Friday, December 26, 2008

Friday Night Bubbles

2002 Pierre Gimonnet Blanc de Blancs Cuvée Gastronome, $40, Terry Theise Selections / Michael Skurnik Wines. With 25 hectares of vineyards in the Côte de Blancs, the Gimonnet estate in Cuis might be considered rather large for a grower/producer. And there are indeed quite a handful of wines in the lineup representing blends from many parcels in Cramant, Chouilly, and Cuis. There is a NV Blanc de Blancs and an interesting series of vintage Cuvées including the non-dosage Oenophile, Fleuron, and Paradoxe - so named because it includes 50% Pinot Noir, the only Gimonnet wine that includes Pinot. There are also Special Club and "Vintage Collection" wines that tend to be old vines cuvées.
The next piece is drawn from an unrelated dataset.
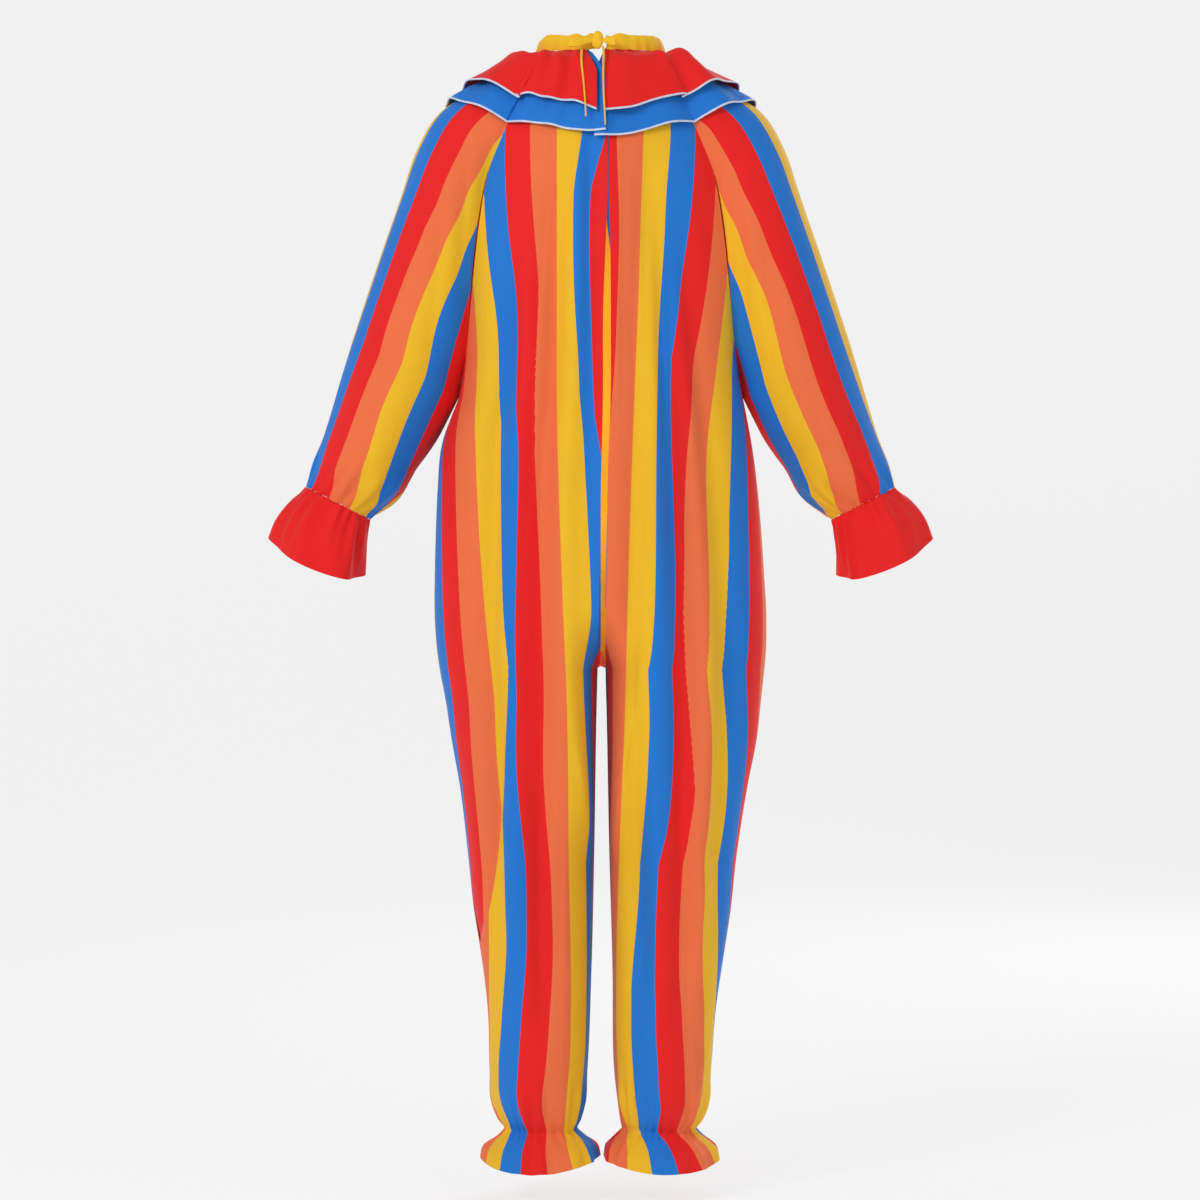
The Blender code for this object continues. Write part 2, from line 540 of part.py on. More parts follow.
def smooth_route(points, count):
    """Evenly spaced points on a smooth curve through the route's own points."""
    table = {"down": np.arange(len(points), dtype=float)}
    for k, axis in enumerate("xyz"):
        table[axis] = points[:, k]
    fine = np.linspace(0, len(points) - 1, 400)
    line = np.stack([through(table, axis, fine) for axis in "xyz"], 1)
    run = np.concatenate(((0,), np.cumsum(np.linalg.norm(np.diff(line, axis=0), axis=1))))
    at = np.linspace(0, run[-1], count)
    return np.stack([np.interp(at, run, line[:, k]) for k in range(3)], 1)


def make_body():
    """Backs, fronts and sleeves, with shared normals at their seams."""
    panels = {}
    sewn = {}
    for side in ("left", "right"):
        for face in ("back", "front"):
            panels[f"{face}_{side}"] = (body_panel(side, face), outside(side, face))
            sewn[f"{face}_{side}"] = ("first", "last")
        panels[f"sleeve_{side}"] = (sleeve_panel(side), outside(side, "sleeve"))
        sewn[f"sleeve_{side}"] = ("first", "last")
    normals = weld_normals(panels)
    armpit = len(YOKE_ROWS) - 1
    colours = dict(back=YELLOW, front=ORANGE, sleeve=BLUE)
    for name, (points, sign) in panels.items():
        moved = pulled_back(points, normals[name], sewn[name])
        kind, side = name.split("_")
        outward = 1 if side == "left" else -1
        if kind == "sleeve":
            moved[armpit, (0, -1), 0] += outward * ARMPIT_SPREAD
        else:
            moved[armpit, -1, 0] -= outward * ARMPIT_SPREAD
        cloth(name, moved, normals[name], CLOTH, sign, colours[kind])


def make_cuffs():
    for side in ("left", "right"):
        points = cuff_ring(side)
        sign = 1 if side == "left" else -1
        normals = unit(quad_normals(points, sign, ring=True))
        cloth(f"cuff_{side}", points, normals, CLOTH, sign, RED, ring=True)


def make_ruffles():
    for name, colour in (("ruffle_blue", BLUE), ("ruffle_red", RED)):
        points = ruffle_grid(name, RUFFLE_COLUMNS, RUFFLE_ROWS)
        normals = unit(quad_normals(points, 1))
        cloth(name, points, normals, RUFFLE_CLOTH, 1, colour)
        down = unit(points[-1] - points[-2])
        middle = points[-1] - normals[-1] * RUFFLE_CLOTH / 2 + down * (SEAM_GAP + PIPING_WIDTH / 2)
        strip(name.replace("ruffle", "piping"), middle, down * PIPING_WIDTH / 2,
              normals[-1] * PIPING_THICK / 2, PALE)


def make_neckband():
    ends = (NECKBAND_END, NECKBAND_END)
    ring = yoke_ring(0.0, ends, NECKBAND_COLUMNS)
    lower = yoke_ring(NECKBAND_DOWN, ends, NECKBAND_COLUMNS)
    # The band stands on the ruffles: lower at the back and front than at the shoulders.
    shoulder = np.sin(np.linspace(0, 2 * math.pi, NECKBAND_COLUMNS + 1)) ** 2
    square = unit(np.cross(np.gradient(ring, axis=0), lower - ring))
    foot = ring + (lower - ring) * (1 - NECKBAND_RISE * shoulder)[:, None] + square * NECKBAND_OUT
    up = unit(unit(ring - lower) * NECKBAND_LEAN + np.array((0, 0, 1 - NECKBAND_LEAN)))
    foot = foot - up * (NECKBAND_DROP * (1 - shoulder))[:, None]
    out = unit(np.cross(np.gradient(ring, axis=0), -up))
    rows = []
    for height, bulge in ((1.0, 0.0), (0.5, NECKBAND_BULGE), (0.0, 0.0)):
        rows.append(foot + up * NECKBAND_HEIGHT * height + out * bulge)
    points = np.array(rows)
    cloth("neckband", points, unit(quad_normals(points, 1)), NECKBAND_THICK, 1, YELLOW)


def make_tie():
    knot = bpy.data.meshes.new("tie_knot")
    shape = bmesh.new()
    bmesh.ops.create_icosphere(shape, subdivisions=2, radius=0.5)
    bmesh.ops.scale(shape, vec=KNOT_SIZE, verts=shape.verts)
    shape.to_mesh(knot)
    shape.free()
    knot.shade_smooth()
    knot.materials.append(material("tie_knot", YELLOW))
    obj = bpy.data.objects.new("tie_knot", knot)
    obj.location = KNOT_AT
    bpy.context.scene.collection.objects.link(obj)
    loop("tie_loop_left", LOOP_LEFT, LOOP_SAG_LEFT)
    loop("tie_loop_right", -LOOP_RIGHT, LOOP_SAG_RIGHT)
    tail("tie_tail_left", TAIL_LEFT, YELLOW)
    tail("tie_tail_right", TAIL_RIGHT, YELLOW)


def loop(name, reach, sag):
    """One flat loop of the bow: a band that runs out, turns and comes back."""
    turn = np.linspace(0, math.pi, 9)
    side = math.copysign(1, reach)
    start = KNOT_AT[0] + side * (KNOT_SIZE[0] / 2 + 0.0004)
    length = abs(reach) - KNOT_SIZE[0] / 2
    out = np.concatenate(((0.0, 0.35, 0.7), 0.85 + 0.15 * np.sin(turn), (0.7, 0.35, 0.0)))
    near = np.concatenate(((0.3, 0.75, 1.0), np.cos(turn), (-1.0, -0.75, -0.3)))
    half_high = LOOP_HIGH / 2 * np.concatenate(((0.45, 0.8, 1.0), np.ones(9), (1.0, 0.8, 0.45)))
    middle = np.stack((start + side * length * out, KNOT_AT[1] + LOOP_LEAN * out + LOOP_DEEP / 2 * near,
                       KNOT_AT[2] - sag * out), 1)
    points = np.stack((middle + half_high[:, None] * np.array((0, 0, 1)), middle,
                       middle - half_high[:, None] * np.array((0, 0, 1))), 0)
    normals = unit(quad_normals(points, -side))
    cloth(name, points, normals, LOOP_CLOTH, -side, YELLOW)


def build():
    for obj in list(bpy.data.objects):
        bpy.data.objects.remove(obj, do_unlink=True)
    make_body()
    make_cuffs()
    make_ruffles()
    make_neckband()
    make_tie()


build()
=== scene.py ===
"""The finished look of a one-piece clown costume, hollow and filled out as it is worn, seen from behind.

Frame: metres, +Z up. The wearer faces -Y, the wearer's left is +X, and the origin is the centre of
the neck opening. The tables down to RUFFLE repeat the sizes of the solids; what follows them is the
finer shape of the cloth: its creases, gathers, hems, stripes and stitches.
"""
import math

import bpy
import numpy as np
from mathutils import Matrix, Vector


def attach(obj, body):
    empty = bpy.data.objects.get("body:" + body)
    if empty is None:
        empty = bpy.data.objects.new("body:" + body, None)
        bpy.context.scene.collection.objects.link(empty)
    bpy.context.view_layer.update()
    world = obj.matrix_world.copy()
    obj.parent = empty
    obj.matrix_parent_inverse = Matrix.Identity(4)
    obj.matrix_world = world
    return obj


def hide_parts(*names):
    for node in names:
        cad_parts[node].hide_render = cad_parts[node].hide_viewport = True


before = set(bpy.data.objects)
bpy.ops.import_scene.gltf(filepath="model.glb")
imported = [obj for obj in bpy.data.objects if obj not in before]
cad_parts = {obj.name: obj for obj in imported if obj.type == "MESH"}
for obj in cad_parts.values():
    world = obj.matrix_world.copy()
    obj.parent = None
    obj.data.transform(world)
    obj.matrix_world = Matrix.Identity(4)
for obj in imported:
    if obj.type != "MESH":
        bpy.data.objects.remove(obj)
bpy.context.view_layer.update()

HEM_Z = -1.437
CROTCH_Z = -0.800
ANKLE_Z = -1.3875
ARMPIT_Z = -0.455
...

The wine we drank is another vintage wine called Cuvée Gastronome. As you might guess from its name, this wine is crafted with an eye towards eating. In its finished state is it only around 4 bars of pressure, whereas most Champagne is about 6 bars. This is achieved by adding less sugar (maybe 20 grams instead of the traditional 24) to the bottle for the secondary fermentation. This wine has less mousse than most Champagne - although it is unquestionably sparkling wine, it is less sparkling than most. It should theoretically have less of a "bubble attack" on the palate, making it easier to harmonize with food.
This wine was disgorged in May of 2007. There are rich roast nuts on the nose, very linear and controlled aromas. The nose expands to include floral notes, delicate and with great finesse. Good acidity supports the delicate flavors of toasty nuts, vanilla cream, and chalky minerals that extend through the finish, with lingering fragrance. Funny though - the light fish soup that we had with the wine basically overpowered the delicate flavors. Low pressure or no, this wine is a delicate beauty, and might be overwhelmed by all but the simplest of white fish dishes, or the freshest of young goat cheeses. I think it works best as an aperitif. You could wait on it if you have some, as it will probably improve with a few more years in the bottle. The current release is the 2004 vintage, which I thought was quite nice at the Terry Theise tasting this past fall.